Master Course Description

No: EE417

Title: Modern Wireless Communications

Credits: 4

UW Course Catalog Description

Coordinator: Hui Liu, Assistant Professor of Electrical Engineering

Goals: To develop an understanding of the fundamental principles of communication systems and an appreciation of the limitations imposed by noise/fading in the performance of wireless communication systems.

Learning Objectives: At the end of this course, students will be able to:

  1. Describe and simulate basic digital modulation formats.
  2. Write computer (MATLAB) programs to simulate some of the simpler modulation formats.
  3. Determine the bit error rate of basic modulation formats when operating in white Gausian Noise environments.
  4. Describe qualitatively and quantitatively, the fundamental impairments to digital modulation.
  5. Determine the advantages of error correcting codes on the performance of digital communication systems.
  6. Design digital communication systems to operate in noisy environments and to achieve basic system specifications on bandwidth usage, data rate, and error rate performance.

Textbook: Bernard Sklar, Digital Communications: Fundamentals and Applications, Second Edition, Prentice-Hall 2001.

Reference Texts:

E.A. Lee and D. G. Messerschmitt, Digital Communication, Kluwer Academic Publishers

Proakis, Digital Communications, McGraw Hil, (any edition is useful).

A Matlab primer is available for purchase at the Engineering Copy Center.

Prerequisites by Topic:

  1. Linear Systems Theory in Discrete and Continuous Time (EE235, EE341)
  2. Basic Signals in Discrete and Continuous Time (EE235, EE341)
  3. Differential and Integral Calculus
  4. Principles of Applied Probability and its application (MATH 390, STAT 390 or IND E 315)
  5. Facility with MATLAB for signal processing (EE341)


  1. Introduction to modern wireless networks (1 week)
  2. Signals and spectra, linear systems concepts - especially bandwidth occupancy (Chapter 1, 1 week)
  3. Baseband transmission (Chapter 2, 2 weeks)
  4. Binary signaling in Noise (Chapter 3.1-3.2, 1 week)
  5. Intersymbol interference (Chapter 3.3, 1 week)
  6. Bandpass transmission (Chapter 4.1-4.4, 1 week)
  7. Waveform coding and forward error correction coding(Chapter 6.1-6.5, 1 week)
  8. RF Link budget analysis and applications (Chapter 5.1-5.4, 1 week)

Course Structure: The class meets for three lectures a week.

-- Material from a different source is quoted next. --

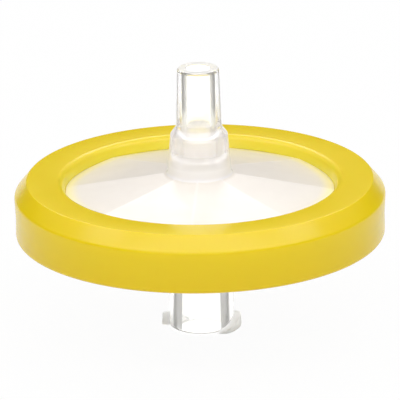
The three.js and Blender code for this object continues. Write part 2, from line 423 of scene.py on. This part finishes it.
def paint_shade_lines(tree, shader, painted_lines, grey, clear):
    """Paints soft grey lines of shade, given as a share at each point. Between them the plastic lets the
    share named clear through, and in them nothing."""
    lay_tint(tree, shader, painted_lines, linear(grey), (-400, -80))
    share = node(tree, "ShaderNodeMapRange", (-350, 650), {"Value": painted_lines, "To Min": clear, "To Max": 0})
    tree.links.new(share.outputs["Result"], shader.inputs["Transmission Weight"])


def painted_bore_shade(tree, end, index=PLASTIC_INDEX):
    """Painted shade: grey lines down either side of a bore, standing in for the darker bands that the clear
    wall shows there. The core pin leaves the wall matt, so light that would bounce off it from inside the
    plastic is scattered. They follow the Fresnel share of the wall, raised to a power so that it sets in
    sharply. They grow as the wall turns from the eye, and stop where it is turned as far as end."""
    sharpness, softness = 3, 0.06
    growing, least = (0.24, 0.45), 0.6
    stopping = (end - softness, end)
    bounce = node(tree, "ShaderNodeFresnel", (-1100, 600), {"IOR": index})
    sharper = node(tree, "ShaderNodeMath", (-900, 600), {
        0: bounce.outputs["Fac"], 1: sharpness}, operation="POWER")
    grown = by_facing(tree, growing, (least, 1), (-900, 300))
    kept = by_facing(tree, stopping, (1, 0), (-900, 450))
    shaded = node(tree, "ShaderNodeMath", (-700, 400), {0: grown, 1: kept}, operation="MULTIPLY")
    painted_lines = node(tree, "ShaderNodeMath", (-550, 550), {
        0: sharper.outputs[0], 1: shaded.outputs[0]}, operation="MULTIPLY")
    return painted_lines.outputs[0]


def slip_cone_plastic(sizes):
    """Polished mould, so the cone looks clear and glossy. Painted shade draws a thin grey line near either
    edge of its wall, and above the shoulder its sides thin out and let the plain background show."""
    starting, ending, strength = (0.62, 0.68), (0.8, 0.9), 0.65
    sides = (0.38, 0.48)
    root, above_root, least = TIP - 5.65 * MM, TIP - 5.2 * MM, 0.15
    material, tree, where, shader = natural_plastic(
        "natural_polypropylene_polished_slip_cone", rough=0.08, tint=(*sizes.tint, 1))
    # Painted shade: a thin grey line laid near either edge of the wall.
    shown = by_facing(tree, starting, (0, strength), (-900, 1500))
    spent = by_facing(tree, ending, (1, 0), (-900, 1700))
    painted_line = node(tree, "ShaderNodeMath", (-700, 1600), {0: shown, 1: spent}, operation="MULTIPLY")
    paint_shade_lines(tree, shader, painted_line.outputs[0], "8C8C8C", clear=0.95)
    thin = by_height(tree, where, (root, above_root), (0, 1 - least), (-900, 900))
    aside = by_facing(tree, sides, (0, 1), (-900, 1100))
    gone = node(tree, "ShaderNodeMath", (-700, 1000), {0: thin, 1: aside}, operation="MULTIPLY")
    bare = node(tree, "ShaderNodeMath", (-600, 1200), {0: 1, 1: painted_line.outputs[0]}, operation="SUBTRACT")
    open_share = node(tree, "ShaderNodeMath", (-550, 1100), {
        0: gone.outputs[0], 1: bare.outputs[0]}, operation="MULTIPLY")
    kept = node(tree, "ShaderNodeMath", (-500, 1000), {0: 1, 1: open_share.outputs[0]}, operation="SUBTRACT")
    tree.links.new(kept.outputs[0], shader.inputs["Alpha"])
    return material


def pin_bore_plastic(sizes, shoulder):
    """Matt from the core pin, with two grey bands of painted shade down the bore of the slip cone, standing
    in for the darker bands the clear bore shows. They fade towards the shoulder, where the wall is thick and
    the plastic milky."""
    band_foot, band_top, band_least = shoulder + 0.2 * MM, shoulder + 2.0 * MM, 0.35
    milky, clearest = shoulder + 0.1 * MM, shoulder + 0.9 * MM
    material, tree, where, shader = natural_plastic(
        "natural_polypropylene_matt_pin_bore_painted_shade", rough=0.12, tint=(*sizes.tint, 1))
    weaker = by_height(tree, where, (band_foot, band_top), (band_least, 1), (-700, 1300))
    # Painted shade: grey bands laid down either side of the bore.
    painted_bands = node(tree, "ShaderNodeMath", (-450, 700), {
        0: painted_bore_shade(tree, end=0.62), 1: weaker}, operation="MULTIPLY")
    paint_shade_lines(tree, shader, painted_bands.outputs[0], "8E8E8E", clear=0.95)
    fade_downwards(tree, where, shader, milky, clearest, least=0.75)
    return material


def hub_bore_plastic(sizes):
    """Rougher core pin, so the wide bore and the throat look frosted and blur what is seen through them."""
    material, tree, _, shader = natural_plastic(
        "natural_polypropylene_frosted_hub_bore", rough=0.4, tint=(*sizes.tint, 1))
    let_through(tree, shader, clear=0.9)
    return material


def hub_plastic(sizes):
    """Satin mould and a thick wall, so the hub blurs what is behind it. It turns milky towards its foot, and
    where light crosses it at a slant."""
    throat_top = TIP - sizes.throat_depth
    milky, clearest = throat_top - 0.6 * MM, throat_top + 0.9 * MM
    material, tree, where, shader = natural_plastic(
        "natural_polypropylene_satin_hub", rough=0.2, tint=linear("FEFBFC"), cloud="F9F7F9")
    let_through(tree, shader, clear=0.78, slant=0.4)
    fade_downwards(tree, where, shader, milky, clearest, least=0.0)
    return material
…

With sufficient TA resources there will be 1 quiz section per week. There is weekly homework due that includes small computer projects in MATLAB. One major MATLAB project assigned in the second half of the course. Includes 1 midterm and 1 comprehensive final exam.

Computer Resources: The computer project can be done on any PC or workstation that contains MATLAB. However, we only support the EE Dept computers, and some personal PCs may be insufficient due to memory, speed, software, etc..

Laboratory Resources: Only computer labs.

Grading: 30% Homework, 20% midterms, 30% final exam, 20% project.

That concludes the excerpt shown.